The rain eases and the game begins, with Bury favourites. They have had serious financial struggles of their own in the past 20 years and rival fans even derided their “Shakers” nickname, saying it was because they shook begging buckets so much in one of their regular meltdowns.

They are now well funded thanks to the largesse of property developer Stuart Day. They even train at the Carrington training ground which Manchester City only relinquished in 2015.

Bury have lost three of their past four games but start well and take an eighth-minute lead through Danny Rose, a talented forward in a Bury squad which includes former Manchester United youngsters Chris Eagles, Daniel Nardiello, Reece Brown and Danny Pugh.

“He gets the ball and scores a goal, Danny, Danny Rose,” sing the fans, who let off a blue smoke bomb.

Rochdale’s support remain upbeat under the main stand at half time, where a lottery ticket seller weaves beneath them asking “Want to buy a winning ticket?” in a distinctive northern brogue with its flat vowels.

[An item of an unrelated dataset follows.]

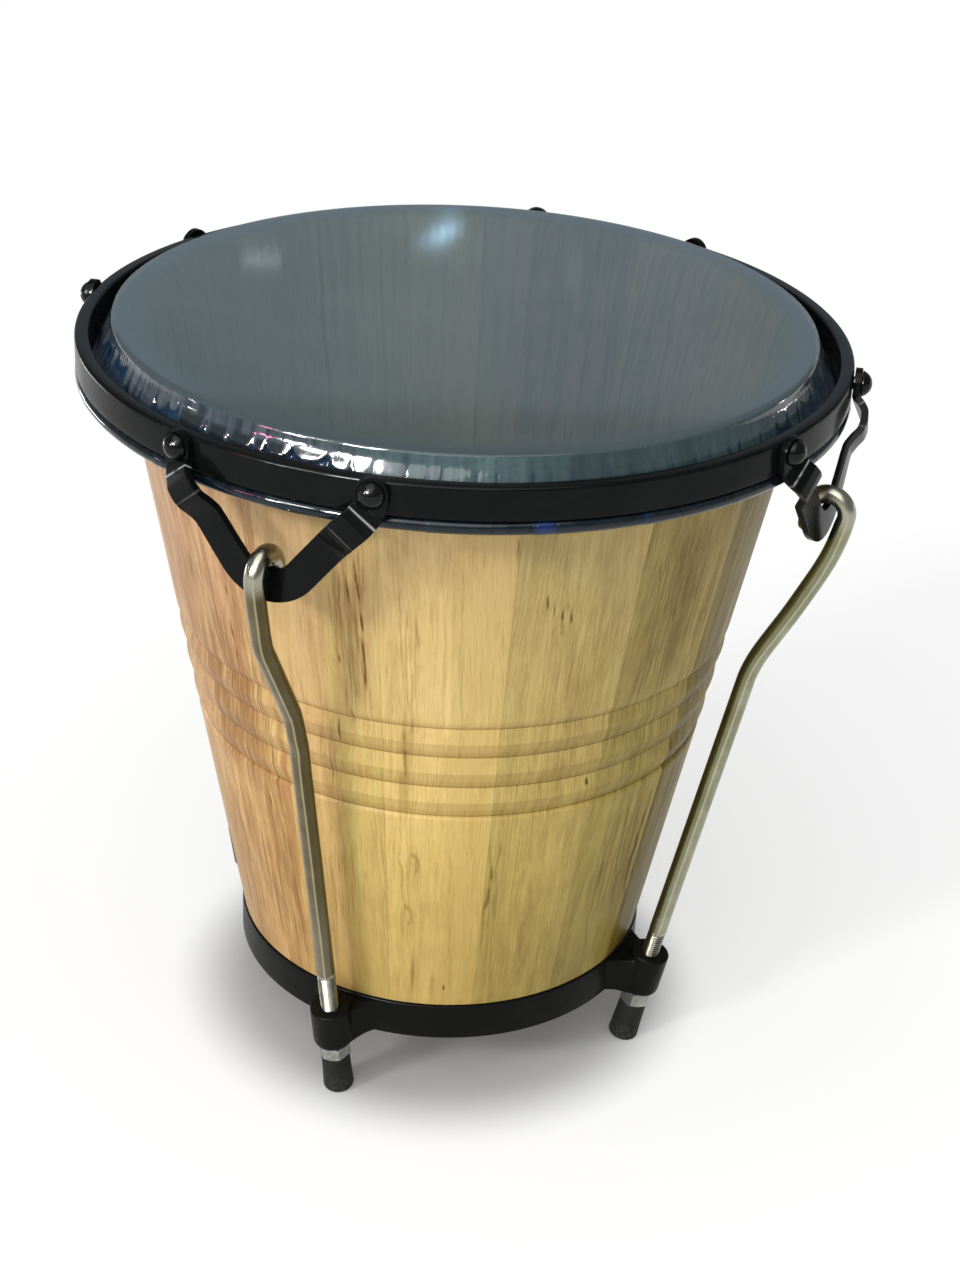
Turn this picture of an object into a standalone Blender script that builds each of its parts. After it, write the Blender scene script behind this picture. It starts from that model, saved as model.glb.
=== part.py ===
"""Vallenato hand drum (caja): coopered conical shell, film head, counter hoop
pulled down by four hook rods, four rubber-capped rod ends as feet.

Metres, +Z up. Origin on the floor, on the drum's axis. The four lugs, straps
and rods lie on +X, +Y, -X and -Y.
"""
import math

import bmesh
import bpy
from mathutils import Matrix, Vector

MM = 0.001

# ---------------------------------------------------------------- dimensions
HEIGHT = 343.6            # floor to the playing surface, mm
SEGMENTS = 48             # facets round every large turned piece
LUG_AZIMUTHS = (0.0, 90.0, 180.0, 270.0)
LUG_NAMES = ("px", "py", "nx", "ny")

# shell, heights measured down from the playing surface
CONE_R1, CONE_Z1 = 142.0, -37.5
CONE_R2, CONE_Z2 = 94.6, -293.7
WALL = 10.0
STAVES = 16
STAVE_JOINT_AZIMUTH = -54.6
STAVE_GAP = 0.3
SHOULDER_Z = -293.4       # where the rebate for the bottom ring starts
SHELL_BOTTOM_Z = -308.3
SPIGOT_R = 91.9
GROOVES = (-133.2, -148.4, -164.6, -180.4)
GROOVE_DEPTH = 1.2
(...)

An advert for said lottery has the slogan “Let the good times roll”. The top prize is £100.

Rochdale’s second half search for an equaliser proves fruitless, though a fan dressed in T-shirt and denim shorts goads the Bury fans. He was later spotted being spoken to by three police officers. He has seen his team eliminated from the FA Cup by their neighbours and himself ejected from the ground as Bury reach the third round of the FA Cup for the first time in eight seasons. They are drawn with Bradford City, another League One club based in the north. The dream draw against a Manchester giant can wait.